As we know, the prelude is a short piece without an apparent defined structure or form that serves as an anticipation to “grand” musical forms. But in these preludes the work between content and form has been very fascinating from the gaze of those reviewing tradition and the great written forms for the two instruments of greatest importance in the literature of western concert music. The great thinker Marshall McLuhan once said that “the form of media is embedded in whatever message is being transmitted or transported, creating a symbiotic relation in that the media influences how the message is received.” In this particular case, the Avita Duo chose for these preludes a structure that minimizes their formal artistic-aesthetic presumptions, but in fact, the way their content is being played shows that these are wonderful pieces for violin and piano. It turns out then, in a very ironic metaphor, to address intimacy, autobiography, introspection, and the self. This synthesis of musical language seems to pierce the compositions written by Auerbach to these short preludes, where every one creates a chapter and all together they shape the story. Such is the concision that is achieved in this cycle, escaping technicalities, tradition, formality, and structural convenience.

In the summer of 1999, when this series was born from the mind and hands of Auerbach, it did not yet have the beautiful nuances, time, and vision that great artists have brought to it. Today, every prelude constitutes a piece of a past life, a story real or imagined, a distant sound of a whistled melody, a fragment of someone’s forgotten memory; it is an aphorism, it is a scar on the terrain of a body lying under the sun.

The complexity of accepting a new recording project with works that have been extensively addressed in music and in distinct interpretations supposes an incessant palimpsest exercise, where that revision of the gaze of others and the self lends complexity to its aesthetic transformation, giving it every time a new and greater value, like the pieces of ceramic in the Japanese Kintsugi technique.
Therefore, between the Avita Duo’s introspections and outbursts, we find ourselves in the vibrating and branching paths of the violin strings. In this pair, united by close ties — mother and daughter — Katya Moeller contributes with her violin to this new assemblage of sounds all the energy, determination, and spontaneity of her young age. Despite her youth, she has already been deemed worthy of important awards and national and international mentions. Her closeness to the compositions included in this disc provides newness and confidence, she brings skill to the pieces and a very enjoyable “natural” realness, succeeding in these pieces being perceived in a different way. There is a brutal intensity in the sound, which provides a very updated vision of the violin as the predominant classical instrument and the music that surrounds us today in general. The contemporary and transgressive gaze of youth is always an added value in a review or renewal of art. This revision incorporates particular nuances in the pieces, noting and emphasizing facets, ways of watching and listening that previously, perhaps, were not so evident as they are in this performance by the Avita Duo. With little more than ten years spent playing together, here they manage real moments of a modest, soft, colorful, lyricism that evokes visions of the great Russian ballets or the experiences that accompany the monochromatic images of silent movies.
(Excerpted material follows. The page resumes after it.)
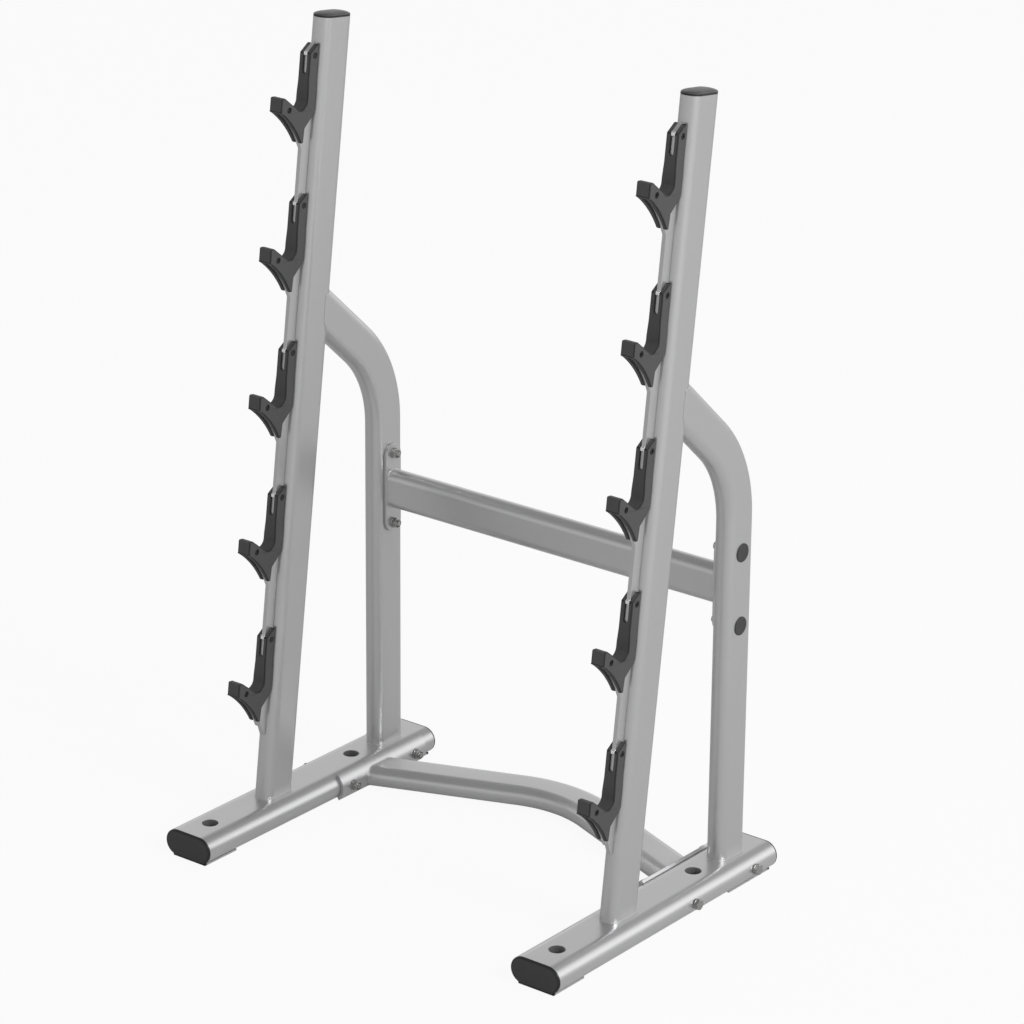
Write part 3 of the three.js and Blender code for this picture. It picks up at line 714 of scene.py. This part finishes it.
def end_tree(tree, given, last, output):
    """Ends a tree: all is made real, and the faces of material 1 get the second finish."""
    real = add_node(tree, "GeometryNodeRealizeInstances")
    index = add_node(tree, "GeometryNodeInputMaterialIndex")
    is_second = add_node(tree, "FunctionNodeCompare", {3: 1}, data_type="INT", operation="EQUAL")
    is_first = add_node(tree, "FunctionNodeBooleanMath", operation="NOT")
    second = add_node(tree, "GeometryNodeSetMaterial")
    first = add_node(tree, "GeometryNodeSetMaterial")
    result = add_node(tree, "NodeGroupOutput")
    wire(
        (last, output, real, "Geometry"),
        (index, "Material Index", is_second, 2),
        (is_second, "Result", is_first, 0),
        (real, "Geometry", second, "Geometry"),
        (is_second, "Result", second, "Selection"),
        (given, "Second finish", second, "Material"),
        (second, "Geometry", first, "Geometry"),
        (is_first, "Boolean", first, "Selection"),
        (given, "Finish", first, "Material"),
        (first, "Geometry", result, "Geometry"),
    )


def run_tree(name, tree, sockets, values, points=(), edges=()):
    """A piece of points and edges on which a tree builds, with the values of its inputs."""
    mesh = bpy.data.meshes.new(name)
    mesh.from_pydata(points, edges, [])
    made = new_object(name, mesh)
    step = made.modifiers.new("tree", "NODES")
    step.node_group = tree
    for label, value in values.items():
        step[sockets[label]] = value
    return made


def hook_pattern():
    """Places one cover, or one pair of screws, at each hook of a leaning upright."""
    inputs = {
        "Cover": ("Object", None),
        "Hooks": ("Int", HOOK_COUNT),
        "Top hook": ("Vector", (0, 0, TOP_HOOK)),
        "Pitch": ("Vector", (0, 0, -HOOK_PITCH)),
        "Upright foot": ("Vector", upright_foot),
        "Lean": ("Rotation", None),
        "Finish": ("Material", None),
        "Second finish": ("Material", None),
    }
    tree, given, sockets = new_tree("hook_pattern", inputs)
    line = add_node(tree, "GeometryNodeMeshLine")
    cover = add_node(tree, "GeometryNodeObjectInfo")
    place = add_node(tree, "GeometryNodeInstanceOnPoints")
    lean = add_node(tree, "GeometryNodeTransform")
    wire(
        (given, "Hooks", line, "Count"),
        (given, "Top hook", line, "Start Location"),
        (given, "Pitch", line, "Offset"),
        (given, "Cover", cover, "Object"),
        (line, "Mesh", place, "Points"),
        (cover, "Geometry", place, "Instance"),
        (place, "Instances", lean, "Geometry"),
        (given, "Upright foot", lean, "Translation"),
        (given, "Lean", lean, "Rotation"),
    )
    end_tree(tree, given, lean, "Geometry")
    return tree, sockets


def hook_row(name, side, node, cover, finishes):
    """One side frame's row of covers or screws, made a plain mesh."""
    values = {
        "Cover": cover,
        "Upright foot": (SIDES[side] * FRAME_X, UPRIGHT_FOOT_Y, FOOT_TOP),
        "Lean": (-LEAN, 0, 0),
        "Finish": finishes[0],
        "Second finish": finishes[1],
    }
    row = run_tree(f"{name}_{side}", *row_tree, values)
    settle(row)
    smooth(row)
    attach(row, "root")
    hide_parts(*[f"{node}_{side}_{index + 1}" for index in range(HOOK_COUNT)])


row_tree = hook_pattern()
for side in SIDES:
    finishes = (saddle_plastic, edge_plastic)
    hook_row("saddles", side, "saddle", saddle, finishes)
bpy.data.objects.remove(saddle)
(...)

This can be felt in some of the pieces, like the sixth, seventh, and eighth. Also, in the eighth and ninth, the combination of the movements of the bow contrasts frequently with moments of pizzicato, where we go deep into flashes of folklore forgotten by “developed” societies.

These twenty-four preludes, quasi-aphorisms of music and language of the piano, leave us with a very literary and narrative taste that invites us to go on a stroll through those dense forests of the world of the composer and their many voices. Small haikus of being, that dwell between painful, subtle, melancholy bowstrings. These are the hands of the Avita Duo discovering a truly varied spectrum of colors. Certainly notable are the colors achieved by the piano, a percussive element that Ksenia Nosikova offers to us. The traces of Russian sound that emanate in this outstanding interpretation are unforgettable. The echoes that live in her piano at times take us to Christmas night from Tchaikovsky’s Nutcracker and all of the magic that surrounds it. It appears to be something simple, but in reality it requires a high level of skill to play the range of nuances that these twenty-four preludes demand from the emotions and from the soul. Ksenia achieves it masterfully, spontaneously, genuinely, and fearlessly. She does this in such a degree that for the second part of these “miniatures”, in pieces sixteen and seventeen, we arrive at the sphere of spectralism, at dreams of loss or desolation.
Practically, the margin of sound blurs these preludes that stretch and cover time until the second structural part of the CD. After these very lively twenty-four preludes for piano and violin, we arrive at the fragmented world of “Oskolki”.
“Oskolki detstva” (Fragments of Childhood), was the original title of the biography published by Gidon Kremer in 1995. Maybe, this book so personal to Kremer was the principal source of inspiration for Auerbach to write her ten pieces for violin and piano of the same name. Sounds that fade, phrases that branch away, fragments that are forgotten. The in-tune sounds are replaced by aggressive clusters that paint an abstract, slightly figurative, surreal atmosphere, where just like the sounds, identity and memories seem to be lost, broken down. Their specters float in the air. There are no phrases, but only words, laments, doubts, uncertainty. But just like in life, not everything is pain and despair. Our own spirit, although at times in pain and defeated, pushes us forward, always toward the glow of hope. You can feel some of these moments, slight and suddenly transient, like the shadow of a cloud, but full of optimism and love for life.

We want this CD to arrive to us in the spirit of Kintsugi, a powerful metaphor of the importance of resistance, resilience, and our own love in the face of life’s adversities. Listening to the pieces is also a poetic way of healing wounds of the past and finding beauty in the scars they left behind. Beyond the ugly marks are the lines always reminding us of the experiences lived by us and by others. The path that we decide to follow from there depends on each of us, on how we can reimagine our future. Why not do it listening to this CD!?